■ **What the task asks**: In full and without alteration, give the listing again.

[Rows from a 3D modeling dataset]

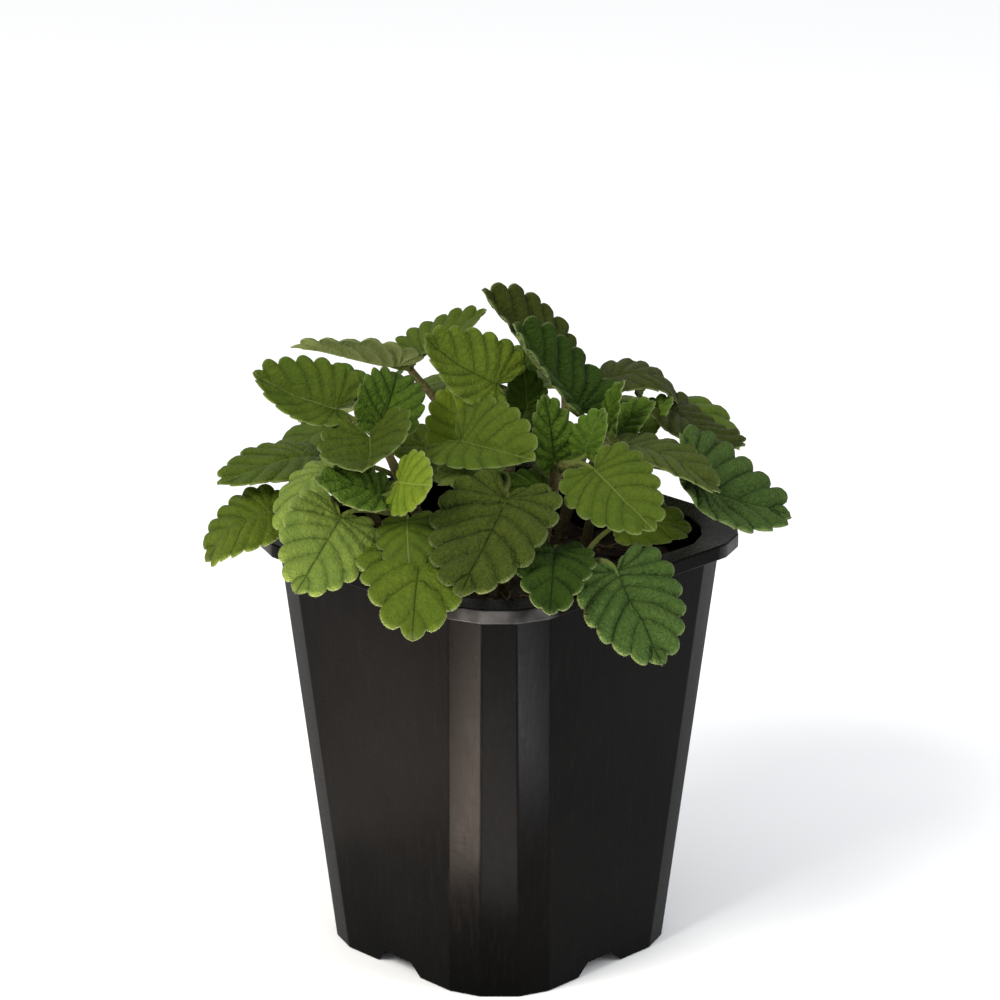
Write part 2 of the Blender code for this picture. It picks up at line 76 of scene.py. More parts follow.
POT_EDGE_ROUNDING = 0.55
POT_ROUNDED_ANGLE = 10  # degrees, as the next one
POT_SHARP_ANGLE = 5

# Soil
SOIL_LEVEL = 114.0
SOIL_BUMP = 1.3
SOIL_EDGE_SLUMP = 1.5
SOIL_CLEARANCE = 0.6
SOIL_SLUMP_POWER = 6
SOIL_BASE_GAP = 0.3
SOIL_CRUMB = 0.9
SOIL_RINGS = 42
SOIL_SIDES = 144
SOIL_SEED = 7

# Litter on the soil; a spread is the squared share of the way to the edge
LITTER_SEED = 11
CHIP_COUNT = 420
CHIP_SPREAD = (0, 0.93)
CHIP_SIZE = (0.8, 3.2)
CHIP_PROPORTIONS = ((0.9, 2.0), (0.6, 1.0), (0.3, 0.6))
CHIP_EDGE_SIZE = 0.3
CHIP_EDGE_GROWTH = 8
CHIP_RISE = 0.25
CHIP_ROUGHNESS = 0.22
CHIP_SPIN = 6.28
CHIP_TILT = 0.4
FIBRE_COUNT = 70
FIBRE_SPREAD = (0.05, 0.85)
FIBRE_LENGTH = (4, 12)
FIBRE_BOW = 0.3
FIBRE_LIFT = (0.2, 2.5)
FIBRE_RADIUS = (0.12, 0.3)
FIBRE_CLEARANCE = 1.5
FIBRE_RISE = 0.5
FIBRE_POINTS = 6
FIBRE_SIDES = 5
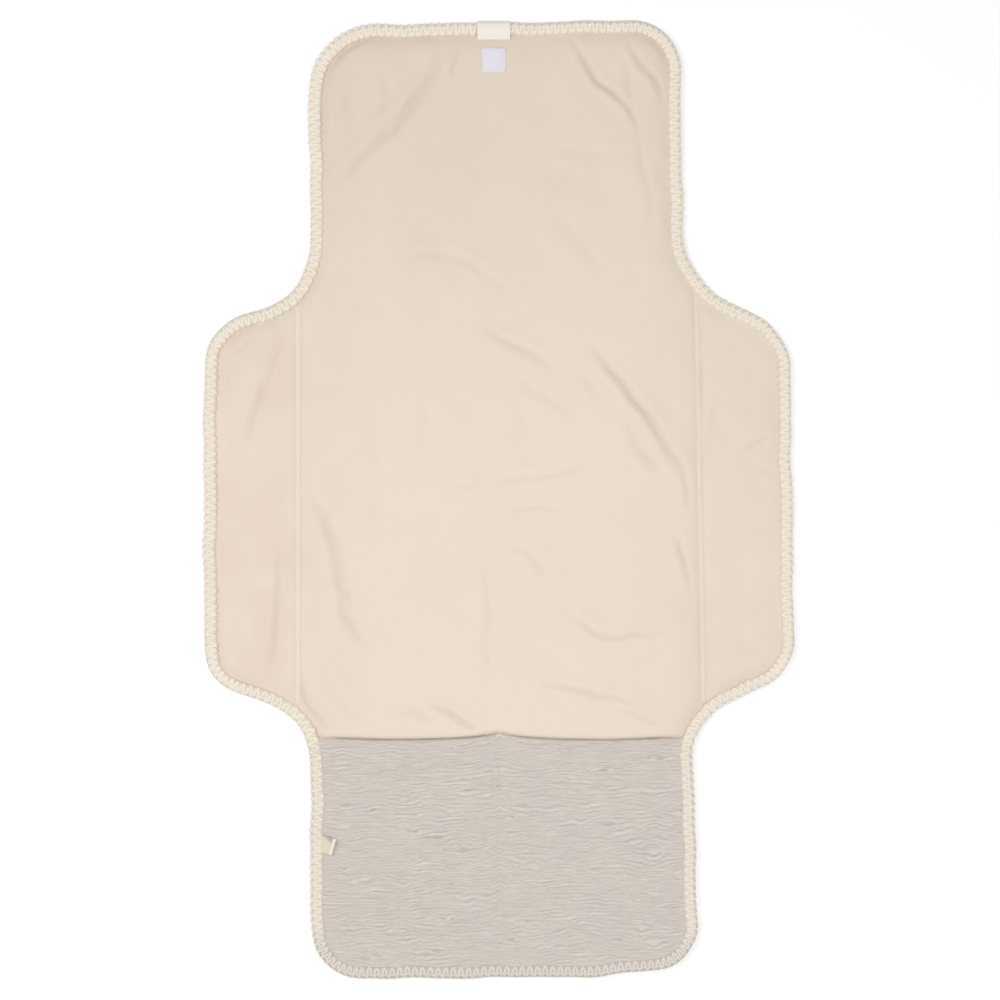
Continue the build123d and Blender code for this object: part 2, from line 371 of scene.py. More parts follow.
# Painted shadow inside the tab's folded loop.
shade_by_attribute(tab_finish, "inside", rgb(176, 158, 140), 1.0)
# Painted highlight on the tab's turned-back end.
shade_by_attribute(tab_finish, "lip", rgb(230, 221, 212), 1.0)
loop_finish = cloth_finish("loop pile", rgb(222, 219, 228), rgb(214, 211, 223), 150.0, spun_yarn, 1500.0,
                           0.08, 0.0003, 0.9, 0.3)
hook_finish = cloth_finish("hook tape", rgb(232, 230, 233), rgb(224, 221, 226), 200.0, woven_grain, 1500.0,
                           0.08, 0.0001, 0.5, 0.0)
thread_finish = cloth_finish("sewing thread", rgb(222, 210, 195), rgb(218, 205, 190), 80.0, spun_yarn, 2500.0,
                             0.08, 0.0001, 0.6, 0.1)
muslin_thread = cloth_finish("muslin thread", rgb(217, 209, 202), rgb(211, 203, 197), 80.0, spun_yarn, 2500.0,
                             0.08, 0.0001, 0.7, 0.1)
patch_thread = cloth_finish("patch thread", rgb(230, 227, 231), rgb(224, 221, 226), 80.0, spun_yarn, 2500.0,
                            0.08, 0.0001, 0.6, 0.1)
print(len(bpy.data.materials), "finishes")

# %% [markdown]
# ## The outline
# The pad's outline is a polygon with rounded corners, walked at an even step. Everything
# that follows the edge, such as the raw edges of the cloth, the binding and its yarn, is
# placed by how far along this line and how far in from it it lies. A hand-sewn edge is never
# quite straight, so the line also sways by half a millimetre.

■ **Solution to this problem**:
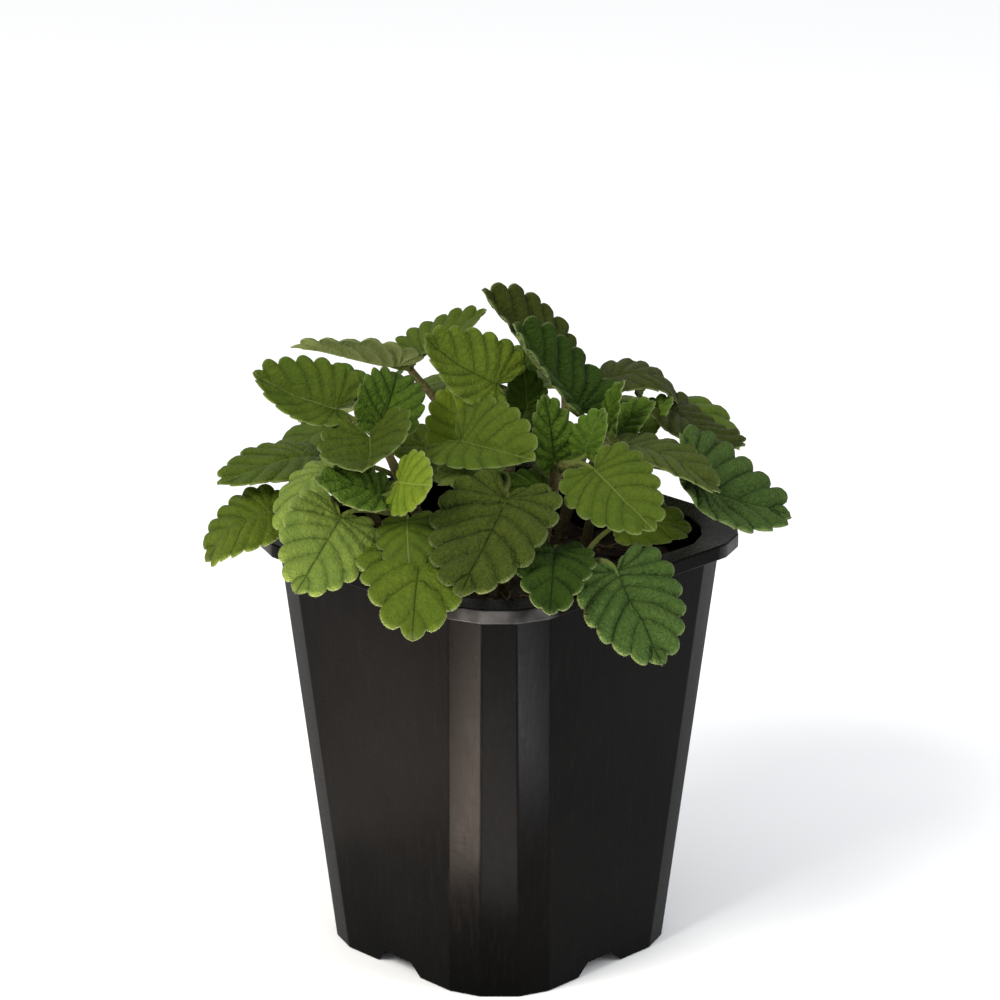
Write part 2 of the Blender code for this picture. It picks up at line 76 of scene.py. More parts follow.
POT_EDGE_ROUNDING = 0.55
POT_ROUNDED_ANGLE = 10  # degrees, as the next one
POT_SHARP_ANGLE = 5

# Soil
SOIL_LEVEL = 114.0
SOIL_BUMP = 1.3
SOIL_EDGE_SLUMP = 1.5
SOIL_CLEARANCE = 0.6
SOIL_SLUMP_POWER = 6
SOIL_BASE_GAP = 0.3
SOIL_CRUMB = 0.9
SOIL_RINGS = 42
SOIL_SIDES = 144
SOIL_SEED = 7

# Litter on the soil; a spread is the squared share of the way to the edge
LITTER_SEED = 11
CHIP_COUNT = 420
CHIP_SPREAD = (0, 0.93)
CHIP_SIZE = (0.8, 3.2)
CHIP_PROPORTIONS = ((0.9, 2.0), (0.6, 1.0), (0.3, 0.6))
CHIP_EDGE_SIZE = 0.3
CHIP_EDGE_GROWTH = 8
CHIP_RISE = 0.25
CHIP_ROUGHNESS = 0.22
CHIP_SPIN = 6.28
CHIP_TILT = 0.4
FIBRE_COUNT = 70
FIBRE_SPREAD = (0.05, 0.85)
FIBRE_LENGTH = (4, 12)
FIBRE_BOW = 0.3
FIBRE_LIFT = (0.2, 2.5)
FIBRE_RADIUS = (0.12, 0.3)
FIBRE_CLEARANCE = 1.5
FIBRE_RISE = 0.5
FIBRE_POINTS = 6
FIBRE_SIDES = 5
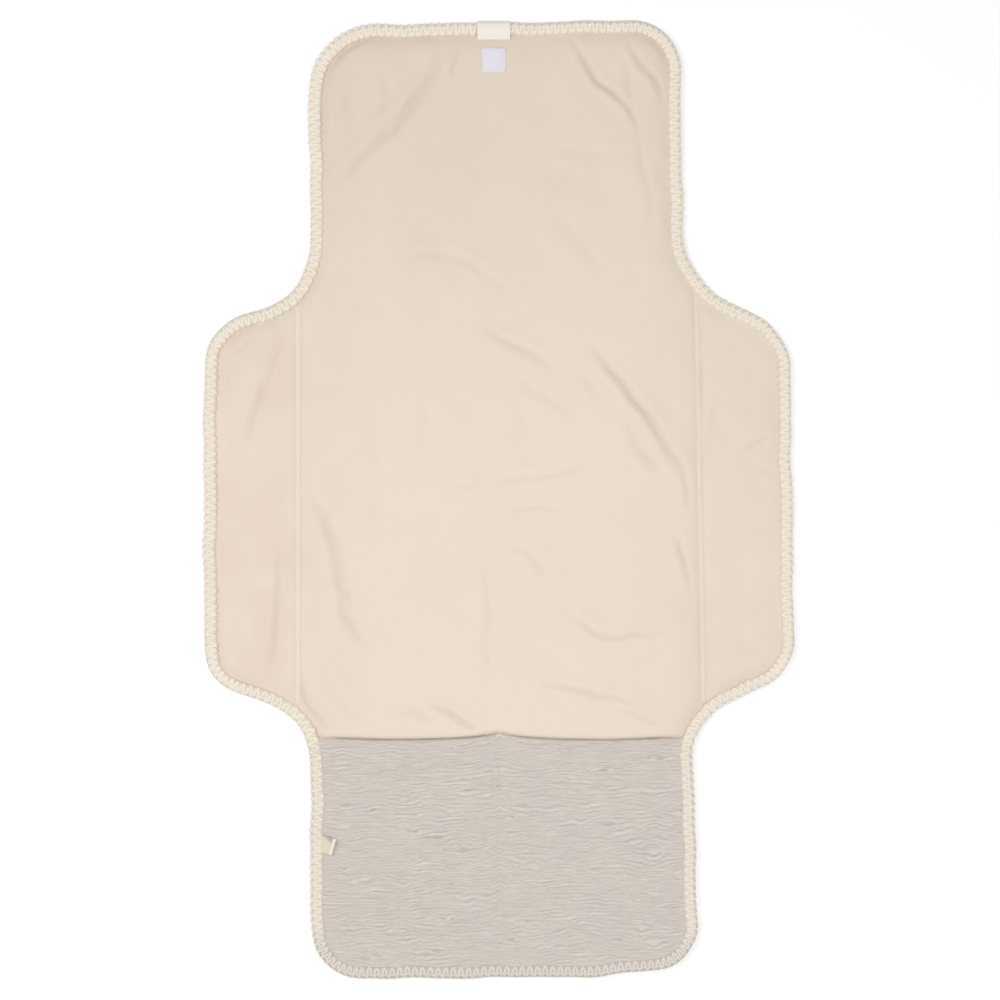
Continue the build123d and Blender code for this object: part 2, from line 371 of scene.py. More parts follow.
# Painted shadow inside the tab's folded loop.
shade_by_attribute(tab_finish, "inside", rgb(176, 158, 140), 1.0)
# Painted highlight on the tab's turned-back end.
shade_by_attribute(tab_finish, "lip", rgb(230, 221, 212), 1.0)
loop_finish = cloth_finish("loop pile", rgb(222, 219, 228), rgb(214, 211, 223), 150.0, spun_yarn, 1500.0,
                           0.08, 0.0003, 0.9, 0.3)
hook_finish = cloth_finish("hook tape", rgb(232, 230, 233), rgb(224, 221, 226), 200.0, woven_grain, 1500.0,
                           0.08, 0.0001, 0.5, 0.0)
thread_finish = cloth_finish("sewing thread", rgb(222, 210, 195), rgb(218, 205, 190), 80.0, spun_yarn, 2500.0,
                             0.08, 0.0001, 0.6, 0.1)
muslin_thread = cloth_finish("muslin thread", rgb(217, 209, 202), rgb(211, 203, 197), 80.0, spun_yarn, 2500.0,
                             0.08, 0.0001, 0.7, 0.1)
patch_thread = cloth_finish("patch thread", rgb(230, 227, 231), rgb(224, 221, 226), 80.0, spun_yarn, 2500.0,
                            0.08, 0.0001, 0.6, 0.1)
print(len(bpy.data.materials), "finishes")

# %% [markdown]
# ## The outline
# The pad's outline is a polygon with rounded corners, walked at an even step. Everything
# that follows the edge, such as the raw edges of the cloth, the binding and its yarn, is
# placed by how far along this line and how far in from it it lies. A hand-sewn edge is never
# quite straight, so the line also sways by half a millimetre.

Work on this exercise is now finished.